Further difficulties • There are, however, additional difficulties when examining the NT narratives: • Who saw the risen Lord first? According to Paul (1 Cor 15: 5) and Luke (24: 34) it was Peter; but according to Matthew and John it was two women (Mt 28: 1 -10) or one (Jn 20: 14). • Did Jesus impart the Holy Spirit to the disciples when he appeared in a locked room on the evening of Easter day (Jn 20: 22), or some fifty days later at Pentecost (Acts 2)? • After the discovery of the empty tomb, did the disciples go immediately to Galilee (Mt 16: 7), or remain in Jerusalem where, according to John, a second appearance occurred eight days after the first (Jn 20: 26)? • Did the resurrection appearances begin and end on the same day (Lk 24), or where they spread over forty days (Acts 1: 3)?

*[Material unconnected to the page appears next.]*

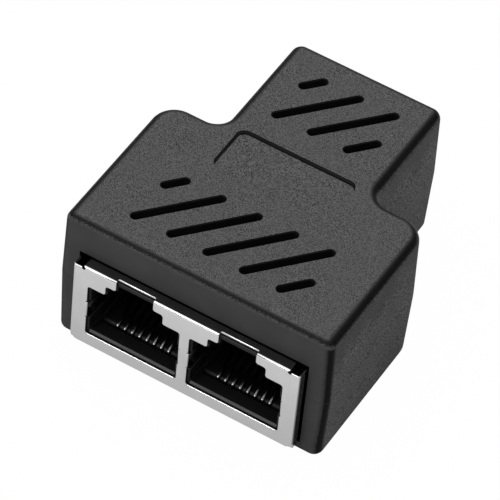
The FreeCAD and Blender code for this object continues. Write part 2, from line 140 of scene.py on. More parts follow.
def mixed(tree, factor, first, second):
    return node(tree, "ShaderNodeMix", {"Factor": factor, "A": first, "B": second},
                data_type="RGBA").outputs["Result"]


def vector(tree, x=0.0, y=0.0, z=0.0):
    return node(tree, "ShaderNodeCombineXYZ", {"X": x, "Y": y, "Z": z}).outputs["Vector"]


def split(tree, source):
    return node(tree, "ShaderNodeSeparateXYZ", {"Vector": source}).outputs


def object_place(tree):
    return node(tree, "ShaderNodeTexCoord").outputs["Object"]


def facing(tree):
    return split(tree, node(tree, "ShaderNodeNewGeometry").outputs["Normal"])


def noise(tree, place, scale, detail):
    return node(tree, "ShaderNodeTexNoise", {"Vector": place, "Scale": scale,
                                             "Detail": detail},
                noise_dimensions="3D").outputs["Fac"]


def grey(tone):
    return (tone, tone, tone, 1)


def material(name, terms=None):
    made = bpy.data.materials.new(name)
    made.use_nodes = True
    tree = made.node_tree
    shader = tree.nodes["Principled BSDF"]
    fill(tree, shader, terms or {})
    return made, tree, shader


def new_group(name, inputs, outputs):
    group = bpy.data.node_groups.new(name, "ShaderNodeTree")
    for label, default in inputs.items():
        socket = group.interface.new_socket(label, in_out="INPUT",
                                            socket_type="NodeSocketFloat")
        socket.default_value = default
    for label in outputs:
        group.interface.new_socket(label, in_out="OUTPUT", socket_type="NodeSocketFloat")
    given = group.nodes.new("NodeGroupInput").outputs
    return group, given, group.nodes.new("NodeGroupOutput")


def moulded_grain_group():
    # Pits and grains that spark erosion leaves in a mould, coarse over fine
    group, given, out = new_group(
        "moulded_grain", {"Coarse": 7500.0, "Fine": 14000.0, "Fine Share": 0.3},
        ["Grain", "Cloud"])
    place = object_place(group)
    coarse, fine = (noise(group, place, given[label], 0.5) for label in ("Coarse", "Fine"))
    total = value(group, "ADD", coarse,
                  value(group, "MULTIPLY", fine, given["Fine Share"]))
    grain = value(group, "DIVIDE", total, value(group, "ADD", given["Fine Share"], 1.0))
    fill(group, out, {"Grain": ramp_between(group, grain, 0.32, 0.68),
                      "Cloud": noise(group, place, 260.0, 3.0)})
    return group


def rolled_metal_group():
    # Fine parallel marks of rolling, which follow the sheet round its folds, with a few soft
    # stains over them, and a mask of the faces turned to the sides, top and bottom for
    # painted shade
    group, given, out = new_group(
        "rolled_metal", {"Line Scale": 5000.0, "Stretch": 0.02},
        ["Lines", "Stain", "Side"])
    place = object_place(group)
    x, y, z = split(group, place)
    facing_x, facing_y, facing_z = facing(group)
    side = ramp_between(group, value(group, "ABSOLUTE", facing_x), 0.5, 0.9)
    top = ramp_between(group, value(group, "ABSOLUTE", facing_z), 0.85, 0.98)
    stretched = vector(group, value(group, "MULTIPLY_ADD", y, side, x),
                       value(group, "MULTIPLY", y, given["Stretch"]),
                       value(group, "MULTIPLY", z, given["Stretch"]))
    fill(group, out, {"Side": value(group, "MAXIMUM", side, top),
                      "Lines": noise(group, stretched, given["Line Scale"], 2.0),
                      "Stain": noise(group, place, 320.0, 4.0)})
    return group


grain_group = moulded_grain_group()
rolled_group = rolled_metal_group()

# Tones of the housing: pits and tops of the grain, its worn patches, the painted shade high
# on the sides, the smoother socket faces and the painted shade on the rounded edges
grain_low, grain_high, cloud_tone = grey(0.019), grey(0.137), grey(0.079)
# The sides' grain runs lighter than the top's: painted light that makes up for the weaker
# light on them
side_low, side_high, side_shade_tone = grey(0.018), grey(0.202), grey(0.038)
end_low, end_high, edge_shade_tone = grey(0.060), grey(0.070), grey(0.002)

# Where the painted shade bands on the rounded edges rise and fall, as sines of a face's lean
# from level, and how dark they get: along the sides, and next to the socket faces
side_shade_band = {"rise": (0.0, 0.44), "most": 0.95, "fall": (0.82, 0.98)}
end_shade_band = {"rise": (0.08, 0.46), "most": 0.88, "fall": (0.62, 0.86)}
# Distance from the middle, in metres, over which the painted shade on the upright corners
# sets in
corner_shade_band = (-front_face * mm - 0.0014, -front_face * mm - 0.0012)
# From this height up, in metres, the sides get darker: painted shade, broken up by the
# clouds
shade_height, shade_slope = 0.0155, 70.0
housing_rough, edge_rough = 0.58, 0.42


def grouped(tree, group, **values):
    terms = {label.replace("_", " "): number for label, number in values.items()}
    return node(tree, "ShaderNodeGroup", terms, node_tree=group).outputs


def bumped(tree, shader, height, strength, distance):
    bump = node(tree, "ShaderNodeBump",
                {"Strength": strength, "Distance": distance, "Height": height})
    fill(tree, shader, {"Normal": bump.outputs["Normal"]})


def edge_shade_mask(tree, up, along, grain):
    # Masks the painted shade on the rounded edges between the level and the upright faces,
    # going by the sine of a face's lean from level, which is kept just over 0 for a division
    level = value(tree, "SQRT", value(tree, "MULTIPLY_ADD", value(
        tree, "MULTIPLY", up, up), -0.9999, 1.0))
    # A little of the grain makes the edges of the bands ragged
    ragged = value(tree, "MULTIPLY", value(tree, "SUBTRACT", grain, 0.5),
                   value(tree, "MULTIPLY_ADD", level, 0.5, 0.12))
    leant = value(tree, "ADD", level, value(tree, "MULTIPLY", ragged, value(
        tree, "SUBTRACT", 1.0, level)))
    ended = value(tree, "DIVIDE", along, level)

    def limit(at_sides, at_ends):
        return value(tree, "MULTIPLY_ADD", ended, at_ends - at_sides, at_sides)

    rise = ramp_between(tree, leant, *map(limit, side_shade_band["rise"], end_shade_band["rise"]),
                        0.0, limit(side_shade_band["most"], end_shade_band["most"]), "LINEAR")
    fall = ramp_between(tree, leant, *map(limit, side_shade_band["fall"], end_shade_band["fall"]),
                        1.0, 0.0)
    return value(tree, "MULTIPLY", rise, fall)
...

Conclusion • It is obvious that the various strands of the tradition are incapable of being fully harmonised, and that the NT shows a progression from the simple proclamation of the risen Christ to detailed stories of his bodily presence and speech, characterised by progressive degeneration from history to legend.
• In the earliest experience and understanding of the disciples, there was probably no distinction between Jesus having ‘risen’ and his being ‘glorified’, ‘exalted’, ‘ascended to the right hand of the Father’. [Bornkamm]
• “The conviction, which was at the heart of the early gospel, that Jesus lives as exalted Lord and that men can find salvation through him, could thus have had as its simplest and, perhaps, most likely basis, a vision or visions, perhaps only momentary, of Jesus as a majestic figure shining in supernatural light – an experience which may be reflected in the Transfiguration story. ” [HICK]
• Less than this could hardly have launched the movement which sprang up so vigorously after Jesus’ death, and more is probably not required to account for it. • The resurrection may have been a bodily event…but the Gospel that Jesus lives, exalted by God to a glorious role in the process of man’s salvation, does not depend upon the historicity of any of these problematic elements of the NT tradition.